There was a point in the early 2000s when I was living in England and people kept asking me why Americans were so conservative and I was totally perplexed.
posted by maggiemaggie at 6:33 PM on December 6, 2017


When I was a widdle kid, my anti-rock-and-roll parents only allowed me to buy obviously children's records and 'certain' comedy records (basically non-jewish white comedians working 'clean'). The Smothers Brothers were specifically approved, so I ended up owning all the SmoBro albums. When the sitcom came on, I watched it every week for its 13 week run, but was mostly disappointed and confused. Tommy didn't really act like Tommy should; "Are you supposed to change like that when you die and go to heaven?" Also the "lost at sea" premise to 10-year-old me was just a dumb euphemism (before I even knew the word euphemism). They were also strict about my bedtime - I lost a season of Original Star Trek when it moved to 10PM. But when the Comedy Hour premiered at 9PM Sunday, 11½-year-old me badgered them to let me stay up past my school night curfew and they agreed. There was a lot on that show my parents would not approve of but they weren't staying up with me so I mostly avoided trouble and learned a lot about politics, rock music and how to protest injustice... subtly.
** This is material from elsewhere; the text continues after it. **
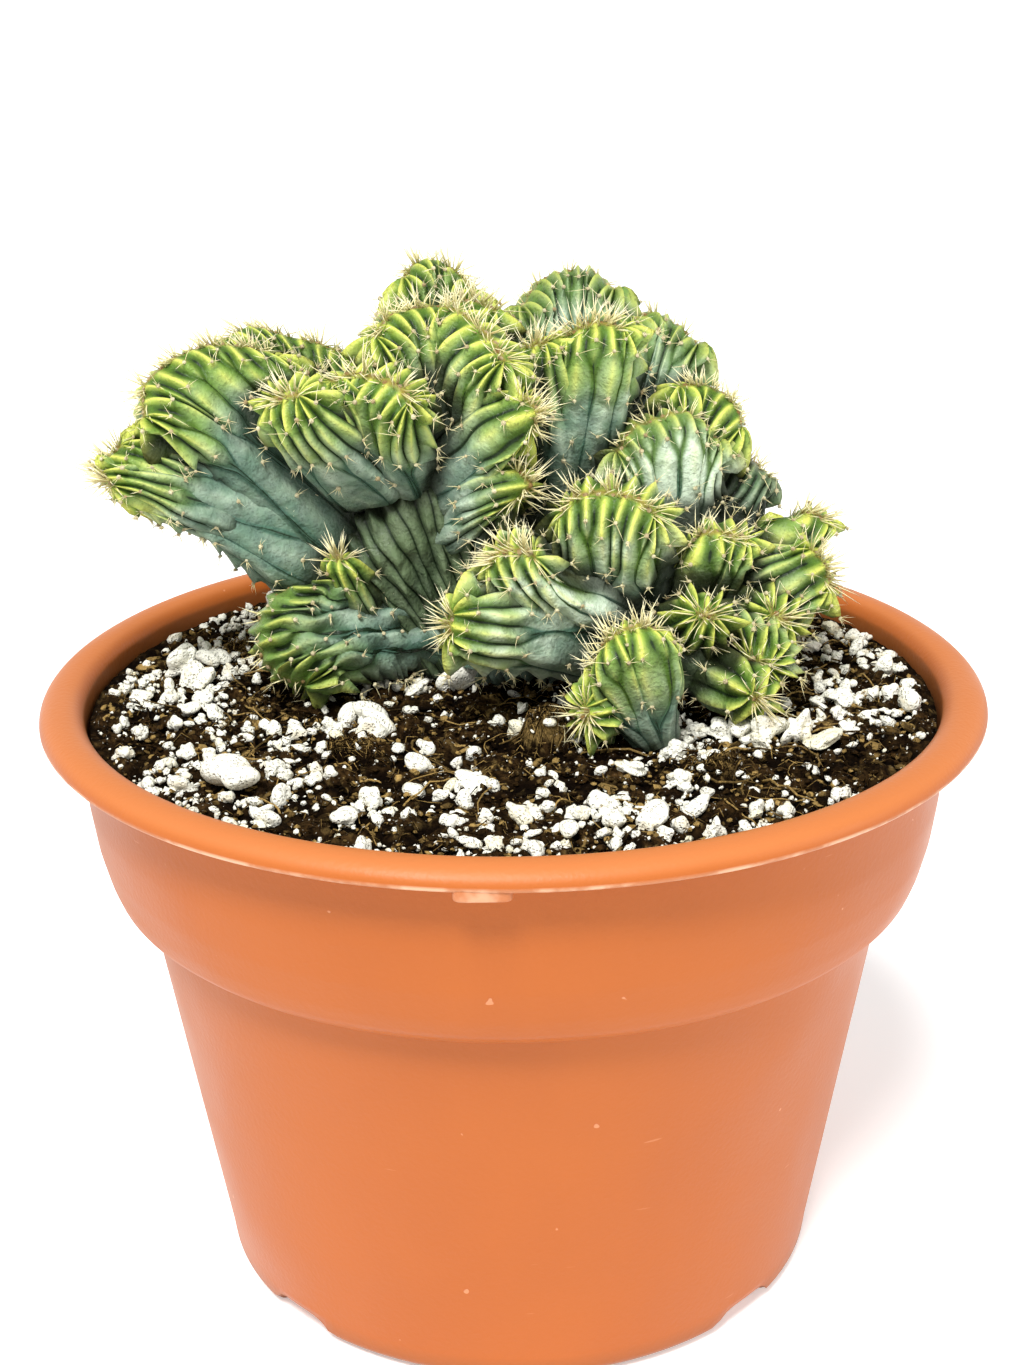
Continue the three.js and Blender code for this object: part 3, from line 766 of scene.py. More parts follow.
@dataclass
class Pot:
    """The plastic pot: foot ring with four notches, tapered body, collar band and rolled rim."""

    rim_radius: float = 105.0
    rim_lip: float = 0.5
    rim_low: float = 135.3
    rim_top: float = 139.8
    crest_radius: float = 99.5
    inner_radius: float = 95.2
    around: int = 216
    notch_width: float = 20.0
    notch_height: float = 5.6
    notch_angles: tuple[float, ...] = (-136.0, -43.0, 43.0, 136.0)
    drain_radius: float = 4.0
    drain_circle: float = 40.0
    drain_count: int = 6
    floor_low: float = 4.5
    floor_high: float = 6.5
    foot: tuple[float, float] = (58.0, 71.0)
    corner: float = 1.0
    tab: tuple[float, float, float, float] = (-11.6, -0.4, 104.4, 2.2)
    tab_root: float = 95.5
    tab_square: float = 0.28

    def rim(self) -> Array:
        """The rolled rim's profile: a quarter ellipse outwards from its crest and one inwards.

        Returns:
            [radius, height] pairs from the outside over the crest to the inside.
        """
        low, rise = self.rim_low + 0.6, self.rim_top - self.rim_low - 0.6
        out, back = np.linspace(0, math.pi / 2, 12), np.linspace(math.pi / 2, 0, 12)[1:]
        outer = np.stack([self.crest_radius + (self.rim_radius - self.crest_radius) * np.cos(out),
                          low + rise * np.sin(out)], axis=1)
        inner = np.stack([self.crest_radius - (self.crest_radius - self.inner_radius) * np.cos(back),
                          low + rise * np.sin(back)], axis=1)
        return np.concatenate([outer, inner])

    def profile(self) -> Array:
        """The whole wall's profile, closed from the underside of the floor round to its top.

        Returns:
            [radius, height] pairs.
        """
        circle, reach = self.drain_circle, self.drain_radius + 1.0
        across = np.linspace(circle - reach, circle + reach, 15)
        under = [[0, self.floor_low]] + [[r, self.floor_low] for r in across]
        outside = [[58.5, 4.5], [59.5, 0], [66.5, 0], [69.5, 2.6], [70.2, 8], [84.7, 95.1], [88.4, 95.1],
                   [89.2, 95.8], [91.2, 97.6], [92.7, 101.6], [94.4, 108.5], [95.7, 118], [96.9, 135.3]]
        lip = [[self.rim_radius - self.rim_lip, self.rim_low]]
        inside = [[94.9, 131], [92.7, 111], [89.2, 99.4], [87.2, 97.1],
                  [82.7, 97.1], [68.2, 9.4], [65.5, 6.5]]
        walls = filleted(np.array(under[-1:] + outside + lip, float), self.corner)
        inner = filleted(np.array([self.rim()[-1]] + inside + [[0, self.floor_high]], float), self.corner)
        return np.concatenate([np.array(under[:-1], float), walls, self.rim(), inner[1:]])

    def shell(self) -> Patch:
        """The pot's wall: the turned profile, with the floor pushed up in each drain hole and the foot
        lifted in each notch to an arch, height times the root of 1 - off to the fourth.

        Returns:
            The wall, with its values flash, grime (dirt and painted shade, darker near the soil and towards
            the ground) and lip (where a painted highlight lies on the rim's top).
        """
        profile = self.profile()
        points, index = turned(profile, self.around)
        x, y, z = points[..., 0], points[..., 1], points[..., 2]
        radius = np.hypot(x, y)
        for degrees in self.notch_angles:
            turn = math.radians(degrees)
            off = (x * -math.sin(turn) + y * math.cos(turn)) / (self.notch_width / 2)
            ahead = x * math.cos(turn) + y * math.sin(turn) > 0
            arch = self.notch_height * np.sqrt(np.clip(1 - off ** 4, 0, 1))
            low = ahead & (radius > self.foot[0]) & (radius < self.foot[1]) & (z < arch)
            z = np.where(low, arch, z)
        for k in range(self.drain_count):
            turn = 2 * math.pi * k / self.drain_count
            away = np.hypot(x - self.drain_circle * math.cos(turn), y - self.drain_circle * math.sin(turn))
            z = np.where((away < self.drain_radius) & (z < self.floor_low + 0.1), self.floor_high - 0.1, z)
        points = np.stack([x, y, z], axis=-1)
        flash = smooth(radius, 104.0, 104.9) * (1 - smooth(z, self.rim_low + 0.3, self.rim_low + 1.0))
        inner = (np.arange(len(profile)) > len(profile) - 42)[:, None] & (radius < 95.3)
        # The inner wall darkens towards the soil, dirt and painted shade together; the foot darkens towards
        # the ground.
        grime = np.maximum(np.where(inner, smooth(-z, -138.5, -133.5), 0.0), smooth(-z, -7.0, 0.0) * 0.7)
        # The rim's top, where the painted highlight lies.
        lip = smooth(z, self.rim_low + 1.0, self.rim_low + 3.5) * smooth(radius, 95.5, 98.0)
        caps = [fan(index[1], index[0, 0])[:, ::-1], fan(index[-2], index[-1, 0])]
        faces = [grid_faces(index[1:-1], True), *caps]
        values = {"flash": flash.ravel(), "grime": grime.ravel(), "lip": lip.ravel()}
        return compacted(Patch(points.reshape(-1, 3), faces, values))

    def moulded_tab(self) -> Patch:
        """The small tab under the front of the rim: a box with round corners, which is a ball whose
        coordinates are raised to a small power.

        Returns:
            The tab, with the wall's values.
        """
        left, right, out, height = self.tab
        form = ball(3)
        squared = np.sign(form.points) * np.abs(form.points) ** self.tab_square
        half = np.array([(right - left) / 2, (out - self.tab_root) / 2, height / 2 + 0.3])
        centre = np.array([(left + right) / 2, -(out + self.tab_root) / 2, self.rim_low - height / 2 + 0.3])
        points = squared * half + centre
        none = np.zeros(len(points))
        return Patch(points, form.faces, {"flash": none + 0.4, "grime": none, "lip": none})

    def build(self, material: Material) -> None:
        """Puts the pot into the scene in place of its plain node."""
        piece = put_mesh("pot_wall", Patch.joined([self.shell(), self.moulded_tab()]), material)
        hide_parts("pot")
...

There was so much more I could've added to the original post... I pretty much fell into a hole with all the episodes on YouTube and what I'd planned to post on Monday got finished in the wee hours of Wednesday. A lot of the musical performances from the show are on the Tube too: Donovan doing "Atlantis", The Doors (with an elaborate intro), the cast of Hair (fully clothed, of course), Ike & Tina Turner (not necessarily in that order), Jefferson Airplane, the mostly forgotten Hello People, and on the more conservative side, The Association and the man who anchored their summer replacement and became their permanent replacement, Glen Campbell.

I also saw a lot of other 'post-mortems' and memorials for the show, but I stuck with the recently published one for the great assemblage of relevant contributors and the full 50-year perspective. But here's a 200-item YT playlist for those who also wish to fall into the Smothers Brothers hole.
posted by oneswellfoop at 7:25 PM on December 6, 2017 [3 favorites]


In this video from 2006 or thereabouts, Mason Williams talks a little about writing the Smothers Brothers theme song. He performs it, and then does a version of "Those Were the Days" about the show.
posted by bryon at 2:38 AM on December 7, 2017


The one bit that I would love to see again, to see if it is really as funny as my 9-year-old self thought it was, at the time, is the one where Tommy Smothers is supposed to be filming a commercial and it is simply multiple takes of him saying "WOW! That sure doesn't TASTE like tomato juice!" He says it a bit differently each time and I can remember laughing harder than I ever had in my life. Have never seen it again, since the original broadcast.